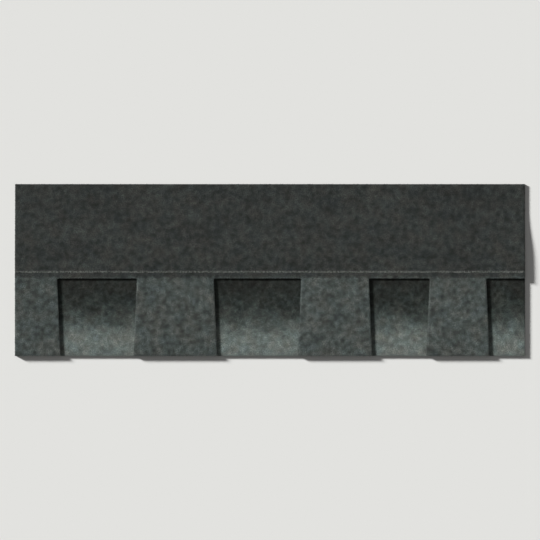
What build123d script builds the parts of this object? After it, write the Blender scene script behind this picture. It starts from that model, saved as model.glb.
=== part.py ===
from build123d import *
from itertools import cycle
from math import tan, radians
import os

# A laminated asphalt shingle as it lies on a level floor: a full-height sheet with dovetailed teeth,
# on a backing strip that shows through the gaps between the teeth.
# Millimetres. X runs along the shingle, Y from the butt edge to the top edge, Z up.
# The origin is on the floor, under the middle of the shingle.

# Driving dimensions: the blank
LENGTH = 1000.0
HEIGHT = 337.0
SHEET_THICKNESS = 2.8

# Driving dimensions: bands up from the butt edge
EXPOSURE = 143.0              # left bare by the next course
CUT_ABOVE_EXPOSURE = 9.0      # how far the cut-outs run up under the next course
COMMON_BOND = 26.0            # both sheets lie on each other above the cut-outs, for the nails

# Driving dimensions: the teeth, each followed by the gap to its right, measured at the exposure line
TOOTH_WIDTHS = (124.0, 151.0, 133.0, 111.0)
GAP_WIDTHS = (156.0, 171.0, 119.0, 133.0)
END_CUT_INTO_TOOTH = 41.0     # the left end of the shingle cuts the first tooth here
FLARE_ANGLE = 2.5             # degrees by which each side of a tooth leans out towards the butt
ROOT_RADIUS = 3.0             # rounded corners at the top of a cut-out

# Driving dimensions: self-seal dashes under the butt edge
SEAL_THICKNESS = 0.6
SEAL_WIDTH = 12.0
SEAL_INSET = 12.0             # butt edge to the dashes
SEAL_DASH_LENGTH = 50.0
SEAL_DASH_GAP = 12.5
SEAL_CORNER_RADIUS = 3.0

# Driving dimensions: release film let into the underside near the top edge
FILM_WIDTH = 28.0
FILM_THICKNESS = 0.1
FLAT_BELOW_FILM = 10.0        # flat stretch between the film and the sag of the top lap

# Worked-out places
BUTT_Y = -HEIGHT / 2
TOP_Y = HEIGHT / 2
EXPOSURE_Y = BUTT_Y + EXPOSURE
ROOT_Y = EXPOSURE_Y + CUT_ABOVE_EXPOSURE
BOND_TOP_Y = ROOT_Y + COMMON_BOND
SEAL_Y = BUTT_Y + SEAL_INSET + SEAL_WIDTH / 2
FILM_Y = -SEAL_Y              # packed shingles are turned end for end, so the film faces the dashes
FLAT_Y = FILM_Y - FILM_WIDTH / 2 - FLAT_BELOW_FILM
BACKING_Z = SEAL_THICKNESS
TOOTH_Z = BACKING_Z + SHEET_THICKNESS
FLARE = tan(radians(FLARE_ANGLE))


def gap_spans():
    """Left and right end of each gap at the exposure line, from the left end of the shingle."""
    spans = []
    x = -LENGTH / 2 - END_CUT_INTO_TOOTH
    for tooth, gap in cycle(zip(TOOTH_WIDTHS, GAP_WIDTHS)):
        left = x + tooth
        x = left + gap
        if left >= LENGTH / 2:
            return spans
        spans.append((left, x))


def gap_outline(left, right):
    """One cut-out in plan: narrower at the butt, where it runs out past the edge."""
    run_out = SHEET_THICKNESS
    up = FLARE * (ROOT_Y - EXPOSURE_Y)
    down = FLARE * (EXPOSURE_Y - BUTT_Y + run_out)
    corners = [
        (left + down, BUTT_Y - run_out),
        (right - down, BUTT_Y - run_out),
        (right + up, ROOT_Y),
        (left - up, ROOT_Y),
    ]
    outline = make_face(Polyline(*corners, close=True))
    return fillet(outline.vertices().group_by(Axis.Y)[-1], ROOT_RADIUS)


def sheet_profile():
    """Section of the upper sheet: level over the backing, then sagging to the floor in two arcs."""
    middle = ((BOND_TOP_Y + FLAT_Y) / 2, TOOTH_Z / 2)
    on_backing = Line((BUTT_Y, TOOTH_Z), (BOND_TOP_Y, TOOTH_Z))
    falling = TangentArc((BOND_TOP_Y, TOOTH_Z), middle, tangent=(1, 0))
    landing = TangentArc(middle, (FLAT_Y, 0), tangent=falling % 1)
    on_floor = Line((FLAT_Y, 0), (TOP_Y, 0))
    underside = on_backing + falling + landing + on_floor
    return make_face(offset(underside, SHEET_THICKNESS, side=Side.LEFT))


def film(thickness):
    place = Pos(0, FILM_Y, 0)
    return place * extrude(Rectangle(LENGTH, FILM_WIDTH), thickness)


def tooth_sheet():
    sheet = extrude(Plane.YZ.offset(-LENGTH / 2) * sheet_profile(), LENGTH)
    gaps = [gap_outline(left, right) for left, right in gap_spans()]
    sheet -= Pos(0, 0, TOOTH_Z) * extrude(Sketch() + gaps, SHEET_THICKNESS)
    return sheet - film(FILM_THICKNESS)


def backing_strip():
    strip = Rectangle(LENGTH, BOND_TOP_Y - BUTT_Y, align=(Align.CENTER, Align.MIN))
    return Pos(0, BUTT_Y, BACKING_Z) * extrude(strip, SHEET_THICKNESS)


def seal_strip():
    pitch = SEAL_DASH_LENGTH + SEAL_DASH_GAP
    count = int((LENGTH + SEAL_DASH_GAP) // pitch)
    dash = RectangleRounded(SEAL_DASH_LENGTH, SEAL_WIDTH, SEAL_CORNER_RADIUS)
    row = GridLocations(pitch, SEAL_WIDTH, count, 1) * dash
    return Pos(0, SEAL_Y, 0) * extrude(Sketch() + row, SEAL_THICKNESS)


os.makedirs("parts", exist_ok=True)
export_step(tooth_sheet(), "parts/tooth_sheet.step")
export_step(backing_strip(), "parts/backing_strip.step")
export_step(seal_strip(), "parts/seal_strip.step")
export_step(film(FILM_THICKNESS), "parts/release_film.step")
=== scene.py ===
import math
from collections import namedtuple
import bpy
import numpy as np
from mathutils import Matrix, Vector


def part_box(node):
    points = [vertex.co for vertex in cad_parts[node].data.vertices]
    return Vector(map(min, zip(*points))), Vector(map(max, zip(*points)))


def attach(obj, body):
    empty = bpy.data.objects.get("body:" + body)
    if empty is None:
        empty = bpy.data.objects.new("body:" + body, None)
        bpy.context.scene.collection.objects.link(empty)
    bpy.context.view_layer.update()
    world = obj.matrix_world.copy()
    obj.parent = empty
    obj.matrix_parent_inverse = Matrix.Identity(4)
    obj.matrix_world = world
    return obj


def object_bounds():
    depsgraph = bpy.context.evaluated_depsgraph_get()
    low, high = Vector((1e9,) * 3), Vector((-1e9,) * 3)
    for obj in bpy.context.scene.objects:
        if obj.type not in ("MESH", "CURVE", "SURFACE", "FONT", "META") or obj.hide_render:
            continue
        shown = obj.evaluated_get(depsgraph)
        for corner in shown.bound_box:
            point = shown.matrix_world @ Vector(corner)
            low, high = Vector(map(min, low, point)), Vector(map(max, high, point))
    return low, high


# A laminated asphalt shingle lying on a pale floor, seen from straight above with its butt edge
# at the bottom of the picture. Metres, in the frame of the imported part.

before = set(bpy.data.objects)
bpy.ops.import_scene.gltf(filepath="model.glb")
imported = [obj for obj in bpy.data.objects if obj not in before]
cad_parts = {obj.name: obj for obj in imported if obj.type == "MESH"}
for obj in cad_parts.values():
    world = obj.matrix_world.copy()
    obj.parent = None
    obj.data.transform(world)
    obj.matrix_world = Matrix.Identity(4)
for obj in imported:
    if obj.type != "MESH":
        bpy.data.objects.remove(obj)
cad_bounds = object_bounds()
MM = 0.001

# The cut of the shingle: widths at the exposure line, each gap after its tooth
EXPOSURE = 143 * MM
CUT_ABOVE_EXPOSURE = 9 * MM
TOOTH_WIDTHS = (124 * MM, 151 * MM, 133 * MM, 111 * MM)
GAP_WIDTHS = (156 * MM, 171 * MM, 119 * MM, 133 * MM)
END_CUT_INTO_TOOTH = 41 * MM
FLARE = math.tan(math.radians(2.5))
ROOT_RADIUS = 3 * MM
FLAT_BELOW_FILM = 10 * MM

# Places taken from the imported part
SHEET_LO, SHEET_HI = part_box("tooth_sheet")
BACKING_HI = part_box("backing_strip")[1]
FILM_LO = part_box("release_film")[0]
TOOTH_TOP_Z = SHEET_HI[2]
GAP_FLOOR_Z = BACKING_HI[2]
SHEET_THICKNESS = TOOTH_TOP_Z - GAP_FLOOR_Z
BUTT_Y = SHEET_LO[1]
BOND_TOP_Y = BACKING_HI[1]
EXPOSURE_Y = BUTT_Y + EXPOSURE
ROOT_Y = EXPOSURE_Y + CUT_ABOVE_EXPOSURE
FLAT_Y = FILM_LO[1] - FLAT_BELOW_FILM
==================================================
**The problem**
In the listing above, find the line containing "return Pos(0, BUTT_Y, BACKING_Z)" and the line containing "obj.matrix_world = world", then repeat those two lines and everything between them exactly.

**Solved problem**
    return Pos(0, BUTT_Y, BACKING_Z) * extrude(strip, SHEET_THICKNESS)


def seal_strip():
    pitch = SEAL_DASH_LENGTH + SEAL_DASH_GAP
    count = int((LENGTH + SEAL_DASH_GAP) // pitch)
    dash = RectangleRounded(SEAL_DASH_LENGTH, SEAL_WIDTH, SEAL_CORNER_RADIUS)
    row = GridLocations(pitch, SEAL_WIDTH, count, 1) * dash
    return Pos(0, SEAL_Y, 0) * extrude(Sketch() + row, SEAL_THICKNESS)


os.makedirs("parts", exist_ok=True)
export_step(tooth_sheet(), "parts/tooth_sheet.step")
export_step(backing_strip(), "parts/backing_strip.step")
export_step(seal_strip(), "parts/seal_strip.step")
export_step(film(FILM_THICKNESS), "parts/release_film.step")
=== scene.py ===
import math
from collections import namedtuple
import bpy
import numpy as np
from mathutils import Matrix, Vector


def part_box(node):
    points = [vertex.co for vertex in cad_parts[node].data.vertices]
    return Vector(map(min, zip(*points))), Vector(map(max, zip(*points)))


def attach(obj, body):
    empty = bpy.data.objects.get("body:" + body)
    if empty is None:
        empty = bpy.data.objects.new("body:" + body, None)
        bpy.context.scene.collection.objects.link(empty)
    bpy.context.view_layer.update()
    world = obj.matrix_world.copy()
    obj.parent = empty
    obj.matrix_parent_inverse = Matrix.Identity(4)
    obj.matrix_world = world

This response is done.